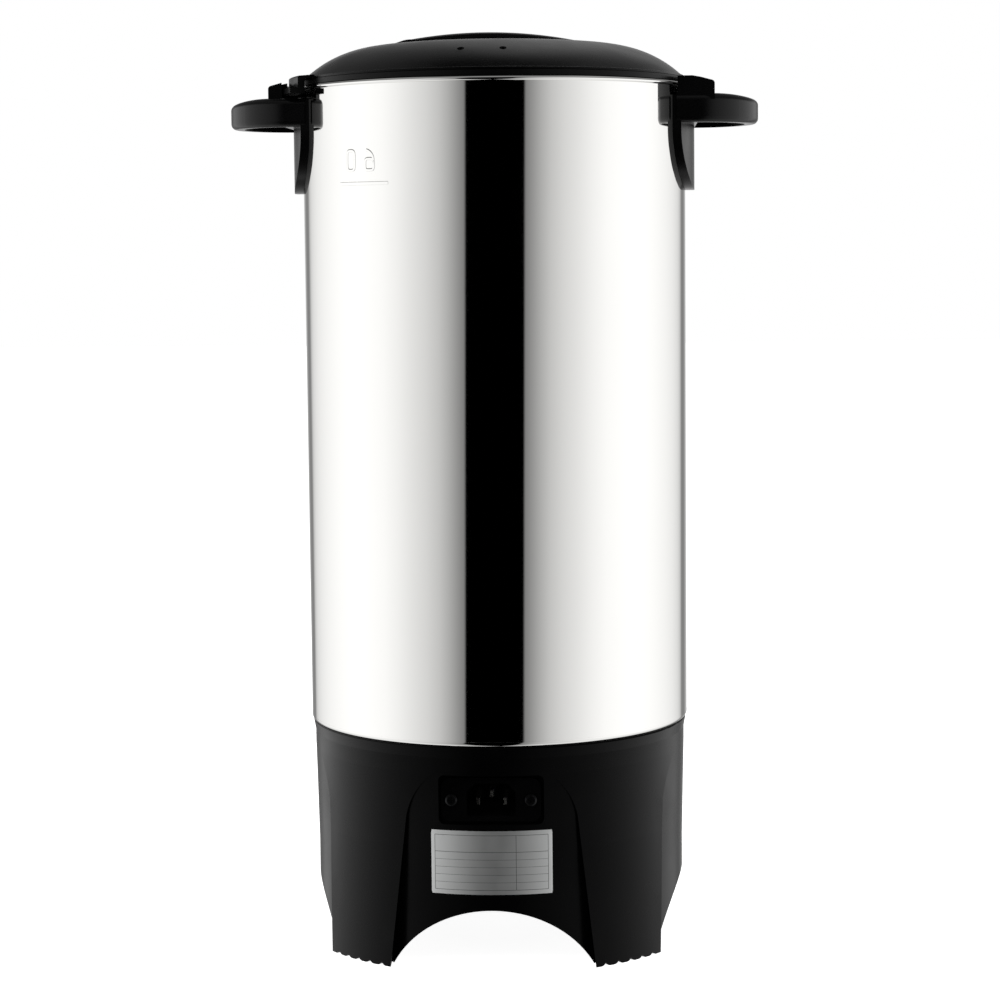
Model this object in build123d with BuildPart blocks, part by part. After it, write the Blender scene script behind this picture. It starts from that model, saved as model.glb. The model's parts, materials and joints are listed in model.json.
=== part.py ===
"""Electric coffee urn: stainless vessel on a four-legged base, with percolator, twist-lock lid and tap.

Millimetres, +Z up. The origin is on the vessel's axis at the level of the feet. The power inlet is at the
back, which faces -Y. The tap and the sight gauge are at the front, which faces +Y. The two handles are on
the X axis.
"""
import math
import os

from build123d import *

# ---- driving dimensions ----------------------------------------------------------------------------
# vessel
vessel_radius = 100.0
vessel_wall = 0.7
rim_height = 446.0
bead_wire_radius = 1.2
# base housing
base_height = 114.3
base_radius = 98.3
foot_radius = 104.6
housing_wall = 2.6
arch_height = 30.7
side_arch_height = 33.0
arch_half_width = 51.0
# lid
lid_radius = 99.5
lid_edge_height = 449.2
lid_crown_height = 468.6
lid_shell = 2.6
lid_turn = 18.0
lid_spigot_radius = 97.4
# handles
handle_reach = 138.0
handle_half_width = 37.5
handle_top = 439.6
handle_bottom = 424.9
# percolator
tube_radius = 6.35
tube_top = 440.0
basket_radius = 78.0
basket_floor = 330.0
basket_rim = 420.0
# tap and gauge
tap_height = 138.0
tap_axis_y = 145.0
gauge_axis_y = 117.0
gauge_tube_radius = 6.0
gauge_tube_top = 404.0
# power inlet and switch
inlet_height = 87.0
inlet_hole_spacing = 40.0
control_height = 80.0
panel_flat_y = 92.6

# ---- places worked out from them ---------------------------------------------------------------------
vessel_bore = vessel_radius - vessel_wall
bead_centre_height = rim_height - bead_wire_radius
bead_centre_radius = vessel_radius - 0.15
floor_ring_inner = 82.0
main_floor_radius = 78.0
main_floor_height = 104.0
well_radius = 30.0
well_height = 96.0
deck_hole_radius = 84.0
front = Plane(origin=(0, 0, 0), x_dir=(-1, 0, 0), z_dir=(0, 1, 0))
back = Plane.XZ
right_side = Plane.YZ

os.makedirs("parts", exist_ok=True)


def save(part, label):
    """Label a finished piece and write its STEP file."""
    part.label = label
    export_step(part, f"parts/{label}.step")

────

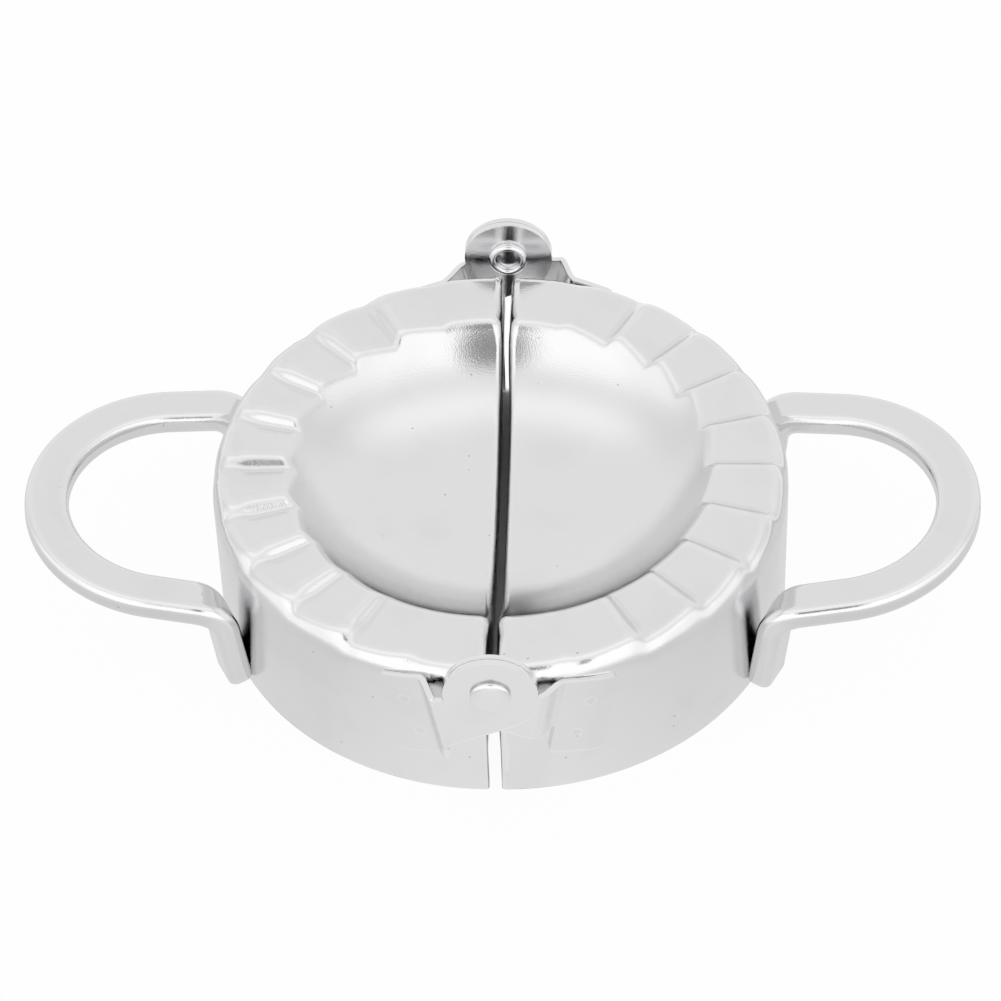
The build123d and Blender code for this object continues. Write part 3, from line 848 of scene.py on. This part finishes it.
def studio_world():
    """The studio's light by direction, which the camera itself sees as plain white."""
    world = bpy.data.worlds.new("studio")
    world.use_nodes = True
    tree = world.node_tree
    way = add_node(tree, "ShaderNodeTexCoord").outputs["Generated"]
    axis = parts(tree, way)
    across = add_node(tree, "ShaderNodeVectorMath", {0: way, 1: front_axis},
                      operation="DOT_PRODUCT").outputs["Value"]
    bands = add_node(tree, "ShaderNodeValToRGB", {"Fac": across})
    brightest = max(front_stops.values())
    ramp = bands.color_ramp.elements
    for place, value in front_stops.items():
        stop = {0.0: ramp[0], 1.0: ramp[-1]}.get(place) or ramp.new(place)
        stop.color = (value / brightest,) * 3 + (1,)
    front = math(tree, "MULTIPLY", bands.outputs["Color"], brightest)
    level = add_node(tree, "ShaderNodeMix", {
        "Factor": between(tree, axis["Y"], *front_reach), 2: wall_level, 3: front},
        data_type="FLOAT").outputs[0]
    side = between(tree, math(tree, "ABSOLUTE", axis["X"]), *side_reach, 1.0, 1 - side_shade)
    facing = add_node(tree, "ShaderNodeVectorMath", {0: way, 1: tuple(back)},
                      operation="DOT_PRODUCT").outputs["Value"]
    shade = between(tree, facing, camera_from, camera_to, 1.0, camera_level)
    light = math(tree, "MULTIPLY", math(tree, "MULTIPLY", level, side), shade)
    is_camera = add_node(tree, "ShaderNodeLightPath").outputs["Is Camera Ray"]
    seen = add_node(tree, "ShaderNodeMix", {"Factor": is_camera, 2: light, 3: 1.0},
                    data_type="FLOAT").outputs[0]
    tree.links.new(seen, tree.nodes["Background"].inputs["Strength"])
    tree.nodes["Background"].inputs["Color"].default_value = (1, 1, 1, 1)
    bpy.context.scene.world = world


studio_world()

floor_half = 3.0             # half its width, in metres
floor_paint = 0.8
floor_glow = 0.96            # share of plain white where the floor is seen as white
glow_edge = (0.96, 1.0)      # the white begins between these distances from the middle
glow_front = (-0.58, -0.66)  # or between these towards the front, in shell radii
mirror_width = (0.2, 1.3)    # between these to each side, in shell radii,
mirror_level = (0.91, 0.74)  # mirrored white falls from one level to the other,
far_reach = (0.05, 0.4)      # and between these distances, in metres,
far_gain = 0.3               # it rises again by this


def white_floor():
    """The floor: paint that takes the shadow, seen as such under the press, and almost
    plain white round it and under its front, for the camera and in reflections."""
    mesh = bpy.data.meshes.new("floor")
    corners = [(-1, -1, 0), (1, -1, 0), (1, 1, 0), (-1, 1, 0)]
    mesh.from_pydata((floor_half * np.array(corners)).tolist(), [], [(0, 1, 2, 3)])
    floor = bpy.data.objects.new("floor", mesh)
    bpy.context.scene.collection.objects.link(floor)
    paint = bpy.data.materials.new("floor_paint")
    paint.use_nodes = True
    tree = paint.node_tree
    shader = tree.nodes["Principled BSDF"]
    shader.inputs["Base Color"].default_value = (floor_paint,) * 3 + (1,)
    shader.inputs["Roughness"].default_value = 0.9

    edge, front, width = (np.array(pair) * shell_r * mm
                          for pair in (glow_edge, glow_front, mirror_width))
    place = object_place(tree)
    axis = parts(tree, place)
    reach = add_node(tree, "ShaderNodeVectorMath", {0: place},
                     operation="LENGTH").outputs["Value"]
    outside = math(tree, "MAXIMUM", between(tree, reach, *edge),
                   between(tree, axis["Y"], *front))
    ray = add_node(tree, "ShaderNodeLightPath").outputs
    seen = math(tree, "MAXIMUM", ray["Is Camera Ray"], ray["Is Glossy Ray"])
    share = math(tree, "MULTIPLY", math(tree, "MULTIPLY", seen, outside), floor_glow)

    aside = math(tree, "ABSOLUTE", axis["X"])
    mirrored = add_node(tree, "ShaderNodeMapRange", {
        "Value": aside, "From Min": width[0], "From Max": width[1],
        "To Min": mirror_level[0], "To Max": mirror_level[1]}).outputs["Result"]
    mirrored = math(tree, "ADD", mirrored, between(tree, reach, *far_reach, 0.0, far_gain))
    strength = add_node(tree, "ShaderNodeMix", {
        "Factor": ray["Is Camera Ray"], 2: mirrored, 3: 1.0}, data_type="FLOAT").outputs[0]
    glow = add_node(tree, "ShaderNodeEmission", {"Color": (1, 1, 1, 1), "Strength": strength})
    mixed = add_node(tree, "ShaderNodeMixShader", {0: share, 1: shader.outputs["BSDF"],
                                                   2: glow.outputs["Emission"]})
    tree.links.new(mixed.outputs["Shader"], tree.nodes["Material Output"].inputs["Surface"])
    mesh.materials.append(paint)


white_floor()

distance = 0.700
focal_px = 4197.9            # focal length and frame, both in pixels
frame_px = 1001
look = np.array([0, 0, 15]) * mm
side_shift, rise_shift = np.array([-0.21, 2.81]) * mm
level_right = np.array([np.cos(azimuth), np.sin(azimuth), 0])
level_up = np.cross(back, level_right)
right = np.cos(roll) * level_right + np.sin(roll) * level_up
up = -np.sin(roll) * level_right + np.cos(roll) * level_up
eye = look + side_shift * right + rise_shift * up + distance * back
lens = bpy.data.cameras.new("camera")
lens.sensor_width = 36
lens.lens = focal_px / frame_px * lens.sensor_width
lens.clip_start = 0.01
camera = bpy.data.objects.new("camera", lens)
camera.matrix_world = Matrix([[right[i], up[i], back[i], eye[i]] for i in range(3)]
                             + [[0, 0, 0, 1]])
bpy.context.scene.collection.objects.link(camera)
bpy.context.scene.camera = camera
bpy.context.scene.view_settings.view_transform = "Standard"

────

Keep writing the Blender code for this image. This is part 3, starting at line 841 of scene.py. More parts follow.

────

TASK DESCRIPTION:
Retype the entries above exactly, but only from the line containing "Model this object" through the line containing "lid and tap.", both included.

TASK ANSWER:
Model this object in build123d with BuildPart blocks, part by part. After it, write the Blender scene script behind this picture. It starts from that model, saved as model.glb. The model's parts, materials and joints are listed in model.json.
=== part.py ===
"""Electric coffee urn: stainless vessel on a four-legged base, with percolator, twist-lock lid and tap.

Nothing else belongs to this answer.